The criteria to qualify for a Part III claim is that the divorce in the other jurisdiction was legally valid; the applicant has not remarried since that divorce; and that there is a “sufficient connection” with England. Parties will have a “sufficient connection” if either of them are domiciled in England and Wales (and were so at the time of the foreign divorce), or if either of them have been habitually resident in England and Wales for a year before the Part III claim is made.

Prior to Brexit, there was an additional limb of the “sufficient connection” test that enabled you to alternatively qualify under Article 7 of the Maintenance Regulation (Council Regulation (EC) no 4/2009).  Article 7 is called the “Forum Necessitatis’” limb. Essentially this allowed for England to secure jurisdiction for a Part III claim, on an exceptional basis, if no court of any other EU country has jurisdiction on any other ground. This made applications under Part III for an English PSO possible for parties who were non-EU nationals, resident outside of the EU, and with no connection to England other than the presence of the pension.

This "Forum Necessitatis" jurisdiction option was removed by regulation 5 of The Jurisdiction, Judgments and Applicable Law (Amendment) (EU Exit) Regulations 2020. This means that, if neither party are domiciled or habitually resident in England or Wales, they will not be able to secure an English PSO, and the English pension will remain with the person whose name it is in.

If your client is looking at entering foreign divorce proceedings but either party has an English pension, ensure they seek clarification on whether or not they will be able to get an English PSO, ideally before issuing their application and especially if the pension in question is one of the largest assets. It might be that they will need to consider whether that jurisdiction is the best place to issue proceedings.

English divorces where there is an overseas pension

The issue is equally problematic the other way around. The case of Goyal v Goyal [2016] EWFC 50 looked at whether English pension sharing orders can be made in relation to overseas pensions. In that case, the husband had a spread betting addiction and had dissipated nearly all the marital assets, leaving just a pension that he had transferred into an Indian annuity policy. He made the case that the court could not make an order against that pension.  Mr Justice Mostyn ultimately agreed with him, determining that such an order would violate the presumption against the extra-territorial effect of statute. As a result, whether a pension has always been held offshore or has been moved offshore during the marriage, a PSO is not available.
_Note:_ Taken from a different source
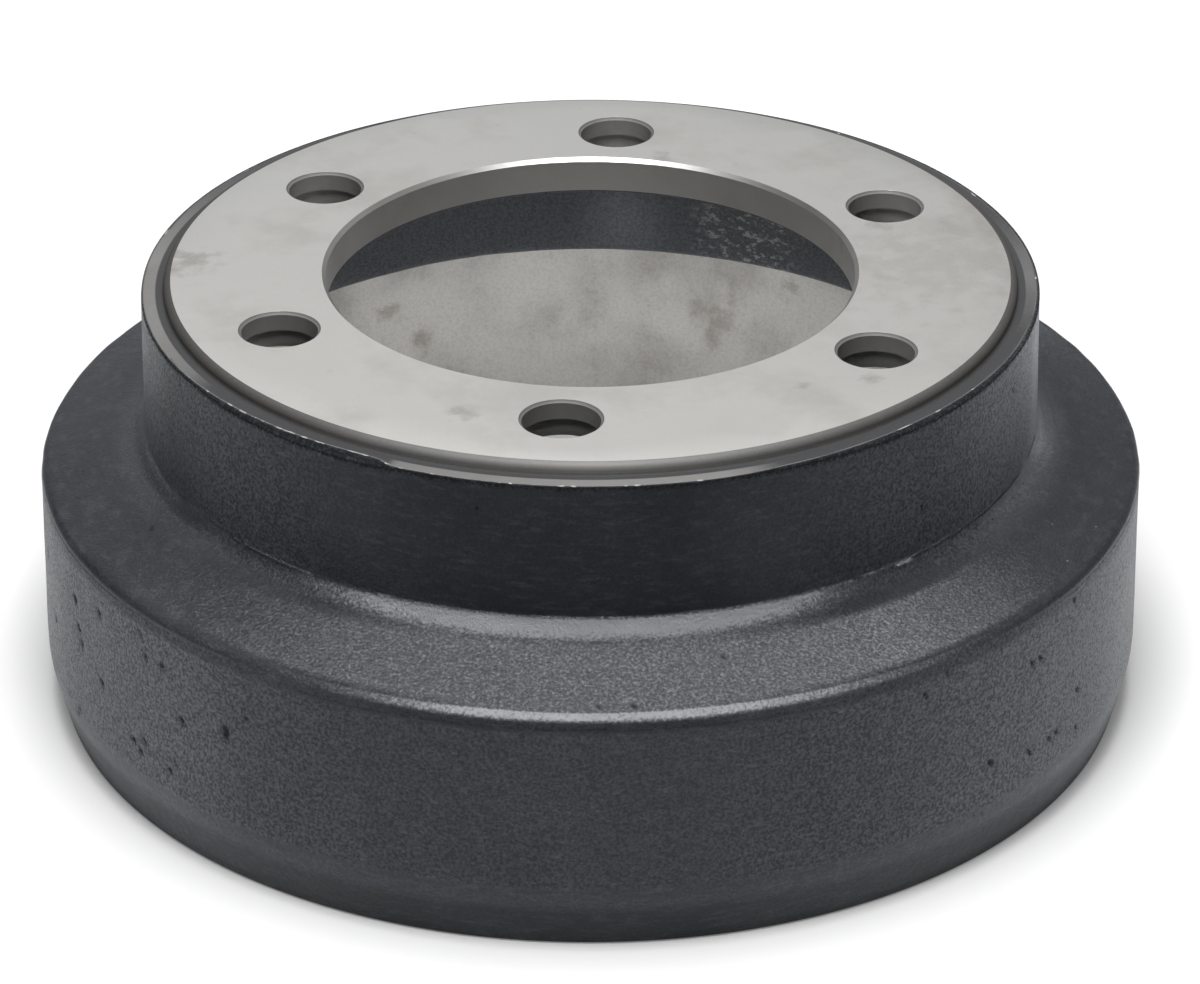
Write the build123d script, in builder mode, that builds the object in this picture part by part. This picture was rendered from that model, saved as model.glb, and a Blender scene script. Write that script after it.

If a couple agree to split an overseas pension, and the country in which it is based will give effect to this, the agreement can be incorporated into an English consent order, supported by undertakings from both parties. Without the parties’ agreement, however, the court is left with blunt tools as alternatives to assist with redressing the absence of the overseas pension from the marital pot, such as a periodical payments order (with its quantum set by reference to the amounts received from the pension) or a lump sum order (if capital can be withdrawn from the pension).

Seek foreign advice as to whether the country in which the pension is based will give effect to an agreement between the parties to transfer the overseas pension, or if a mirror order will be required in that jurisdiction to deal with the asset (as is the case in England and Wales). If the latter, check if the parties will meet any jurisdictional requirements for an application to be made there.  

What if it’s too late and proceedings are underway?

If proceedings are already underway, or if in early advice a lawyer has confirmed that it will be difficult for the parties to get an English PSO or a foreign mirror order, the parties must consider “off-setting” the value of the pension elsewhere in the divorce settlement, or asking the court to do so. Offsetting is where parties account for the fact that the pension is out of scope of any financial order by granting a higher share of other assets to the non-pension holding spouse. It is best that this forms part of the settlement negotiation from the outset and input will be needed from a pension expert.

The pension expert will seek to provide the most accurate calculations of the value that should be attributed to the out-of-scope pension, though these are still not perfect. Pension experts advise that Cash Equivalent Transfer Values (CETVs) are inappropriate for valuing pensions for offsetting, and cannot be used at all if the pension in question is a defined benefit pension. When considering offsetting a defined contributed pension, an adjustment to the CETV needs to be made for (1) tax and (2) “utility”. The tax adjustment is because a fund of £10,000 of cash can be converted into a pension fund of £12,500 after basic rate tax relief. There is some consensus that the adjustment should be 15% if the pension-holder will be a basic rate taxpayer in retirement, or 30% if they are forecast to be a higher rate taxpayer in retirement, but the expert will have to analyse the pension’s small-print. The (optional) “utility” adjustment is for the fact that cash is more flexible, accessible, and liquid than monies in a pension fund. Any adjustment for utility depends on the specific facts of the case, and the Pension Advisory Group’s anecdotal observation is that in many cases pensions appear to have been drastically over-adjusted for perceived utility. For example, if the non-pension capital being offered in the off-set is equity in the family home, and this meets a basic housing need, it could be argued that such an asset is almost equally as illiquid as a pension fund, so the utility adjustment should be very small.  


Clients do not want to have gone through their whole divorce settlement negotiation acting on the assumption that a pension would be shared, only to discover that it will not be possible legally. If your clients are separating and you are aware that international pension issues may apply, encourage them to take advice at the outset.